Hello Greg, Nice video as usual, But i have a question. Is there is a way to test Asynchronous tasks without the delay option that you represented in this video. I don’t want to add time to the test method. I just want wait the code finish with it self, and when it’s finish, it continue running the code. Is there is a way to do that ?

I think you mean the timeout value rather than “delay”? It’s not actually a delay that makes your code run slower — it’s a timeout so that the test doesn’t wait around forever.

For example, if there’s a bug in your async task and it never completes, your test would wait forever and never complete. You can always set the timeout to 999999 or some large value, but I’d suggest a reasonable ceiling depending on what you’re testing.

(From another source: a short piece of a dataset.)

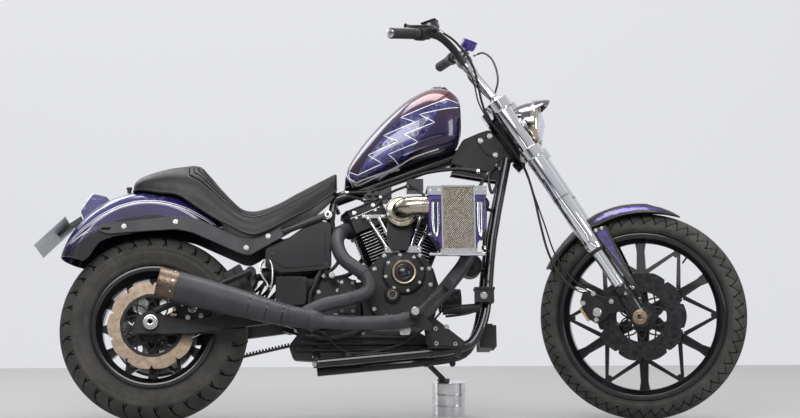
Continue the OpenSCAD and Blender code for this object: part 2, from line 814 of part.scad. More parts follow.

If you set a timeout of 10 seconds but your expectation is fulfilled in 0.5 seconds, then the test will take 0.5 seconds. Again, the 10 second value is just a maximum that ideally won’t be reached unless something has gone wrong.

OK, every thing is clear now, thank you Greg :slight_smile:

Hi Gregheo

Please suggest why we need the dispatch_sync while same thing can be achieved with the normal usage of function.